In January 2018, we amended and restated the Amended and Restated Credit Agreement. The ABL facility, as amended and restated, provides us with financing in the United States, Canada, the United Kingdom and the Netherlands. Cott and its subsidiaries, Cott Holdings Inc., DSS, S&D, Aimia and Aquaterra, are borrowers under the ABL facility. The ABL facility is a revolving facility of up to $250.0 million with a maturity date of August 3, 2021. JPMorgan Chase Bank, N.A. serves as administrative agent and administrative collateral agent and JPMorgan Chase Bank, N.A., London Branch serves as U.K. security trustee. Availability under the ABL facility is dependent on a borrowing base calculated as a percentage of the value of eligible inventory, accounts receivable and property, plant and equipment in the manner set forth in the credit agreement. Subject to certain conditions, the ABL facility may be increased up to an additional $100.0 million at our option if lenders agree to increase their commitments. The debt under the ABL facility is guaranteed by most of our U.S., Canadian and U.K. subsidiaries, certain of our Dutch subsidiaries and certain other subsidiaries. As disclosed previously on a Current Report on Form 8-K dated February 7, 2020 (the “ABL Amendment 8-K”), on February 7, 2020, the ABL facility was amended to, among other things, modify certain negative covenants of the ABL facility to facilitate the sale of S&D (see Note 24 to the Consolidated Financial Statements) and to limit the conditions to be met for the acquisition of Primo Water Corporation (see Note 24 to the Consolidated Financial Statements) to be permitted under the ABL facility (the “ABL Amendment”). This reference to the ABL Amendment does not purport to be complete and is qualified in its entirety by reference to Exhibit 10.1 to the ABL Amendment 8-K.

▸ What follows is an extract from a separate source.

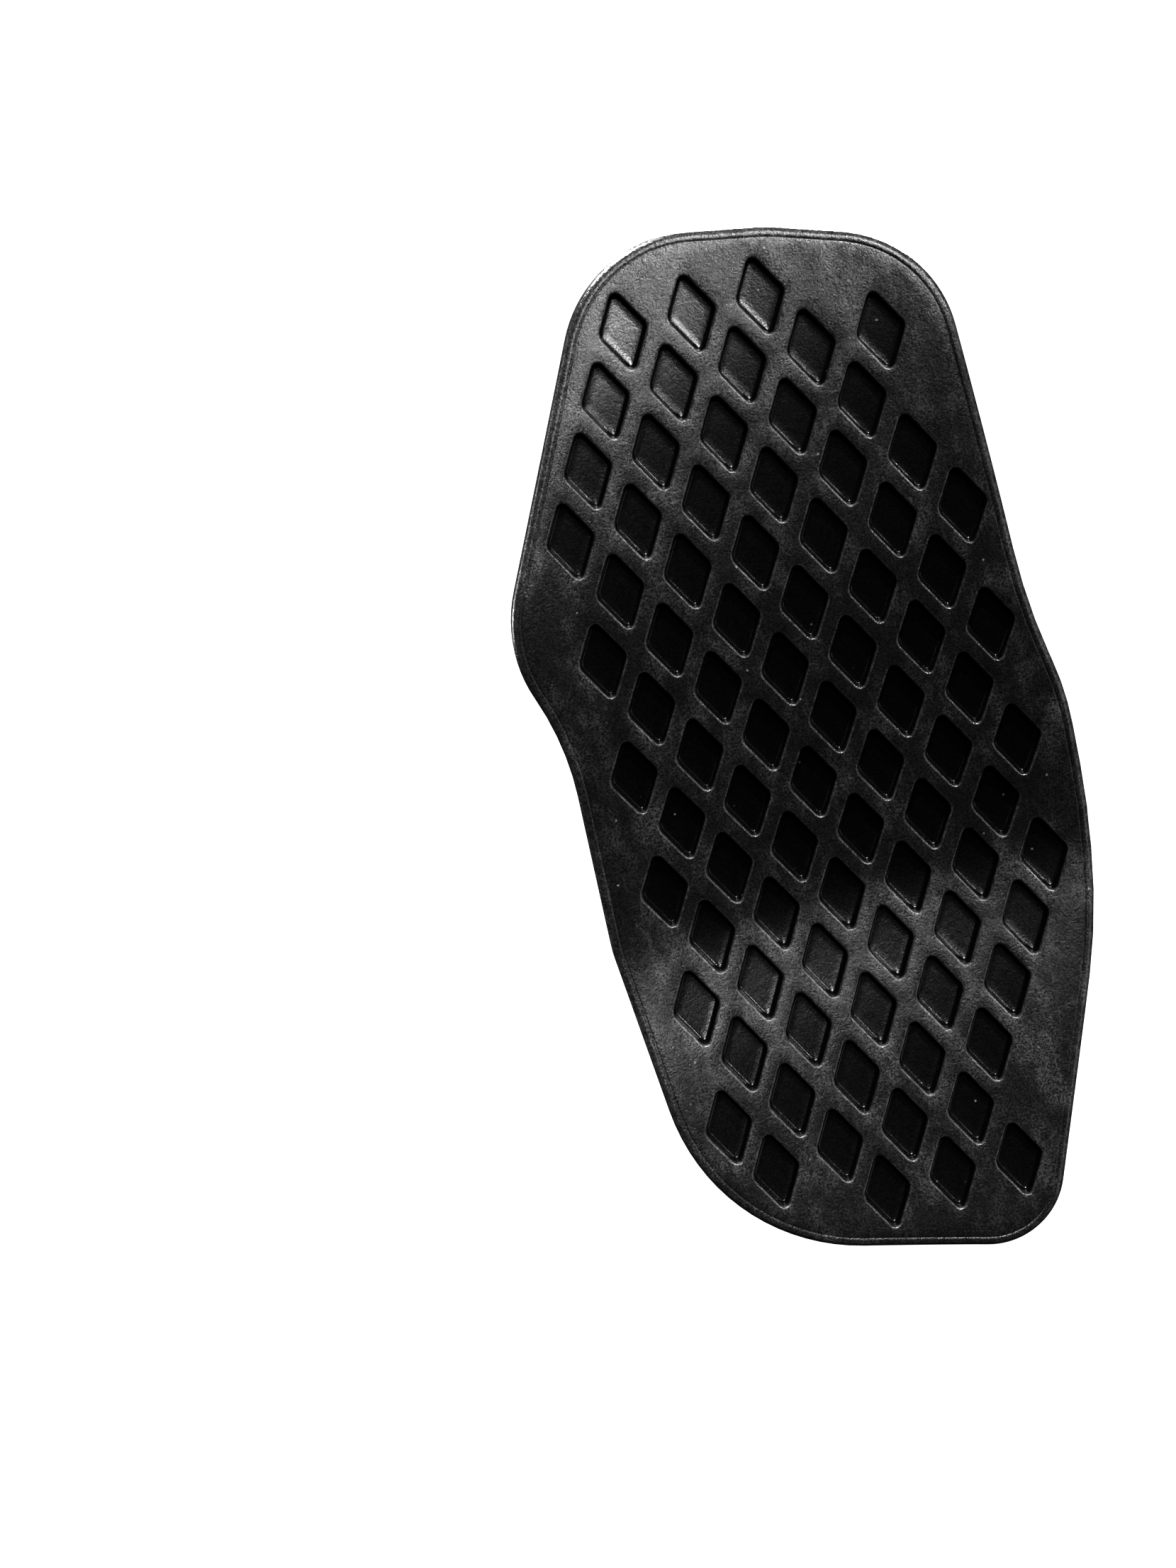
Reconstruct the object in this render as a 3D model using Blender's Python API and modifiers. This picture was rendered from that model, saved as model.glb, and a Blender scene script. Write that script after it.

5.500% Senior Notes due in 2025
In March 2017, we issued $750.0 million of our 2025 Notes to qualified purchasers in a private placement offering under Rule 144A under the Securities Act, and outside the United States to non-U.S. purchasers pursuant to Regulation S under the Securities Act and other applicable laws. The 2025 Notes were issued by our wholly-owned subsidiary Cott Holdings Inc., and most of our U.S., Canadian, U.K. and Dutch subsidiaries guarantee the 2025 Notes. The 2025 Notes will mature on April 1, 2025 and interest is payable semi-annually on April 1st and October 1st of each year commencing on October 1, 2017. The proceeds of the 2025 Notes were used to redeem in full the 2020 Notes, redeem $100.0 million aggregate principal amount of our DSS Notes and to pay related fees and expenses.
We incurred $11.7 million of financing fees in connection with the issuance of the 2025 Notes. The financing fees are being amortized using the effective interest method over a period of eight years, which represents the term to maturity of the 2025 Notes.
5.500% Senior Notes due in 2024
In June 2016, we issued €450.0 million (U.S. $499.3 million at the exchange rate in effect on December 28, 2019) of our 2024 Notes to qualified purchasers in a private placement offering under Rule 144A and Regulation S under the Securities Act and other applicable laws. The 2024 Notes were initially issued by our wholly-owned subsidiary Cott Finance Corporation. In connection with the closing of the acquisition of Eden, we assumed all of the obligations of Cott Finance Corporation under the 2024 Notes, and most of our U.S., Canadian, U.K. and Dutch subsidiaries that are currently obligors under the 2022 Notes and the 2020 Notes entered into a supplemental indenture to guarantee the 2024 Notes. The 2024 Notes will mature on July 1, 2024 and interest is payable semi-annually on January 1st and July 1st of each year commencing on January 1, 2017. The proceeds of the 2024 Notes were used to fund a portion of the purchase price of the acquisition of Eden and to pay related fees and expenses.
We incurred approximately $11.3 million of financing fees for the issuance of the 2024 Notes and $11.0 million of bridge financing commitment fees and professional fees in connection with the acquisition of Eden. The financing fees are being amortized using the effective interest method over a period of eight years, which represents the term to maturity of the 2024 Notes. The bridge financing commitment fees and professional fees were expensed as incurred.
Covenant Compliance
Indentures governing our outstanding notes
Under the indentures governing our outstanding notes, we are subject to a number of covenants, including covenants that limit our and certain of our subsidiaries’ ability, subject to certain exceptions and qualifications, to (i) pay dividends or make distributions, repurchase equity securities, prepay subordinated debt or make certain investments, (ii) incur additional debt or issue certain disqualified stock or preferred stock, (iii) create or incur liens on assets securing indebtedness, (iv) merge or consolidate with another company or sell all or substantially all of our assets taken as a whole, (v) enter into transactions with affiliates and (vi) sell assets. The covenants are substantially similar across the series of notes. As of December 28, 2019, we were in compliance with all of the covenants under each series of notes. There have been no amendments to any covenants of our outstanding notes since the date of their issuance or assumption, as applicable.
ABL Facility
Under the credit agreement governing the ABL facility, Cott and its restricted subsidiaries are subject to a number of business and financial covenants, including a minimum fixed charge coverage ratio, which measures our ability to cover financing expenses. The minimum fixed charge coverage ratio of 1.0 to 1.0 is effective if and when there exists an event of default or aggregate availability is less than the greater of 10% of the Line Cap under the ABL facility or $22.5 million (which would be reduced to $13.5 million upon the sale of our S&D business, per the ABL Amendment). Line Cap is defined as an amount equal to the lesser of the lenders’ commitments or the borrowing base at such time. If an event of default exists or the excess availability is less than the greater of 10% of the aggregate availability under the ABL facility or $22.5 million (which would be reduced to $13.5 million upon the sale of our S&D business, per the ABL Amendment), the lenders will take dominion over the cash and will apply excess cash to reduce amounts owing under the facility. We were in compliance with all of the applicable covenants under the ABL facility as of December 28, 2019.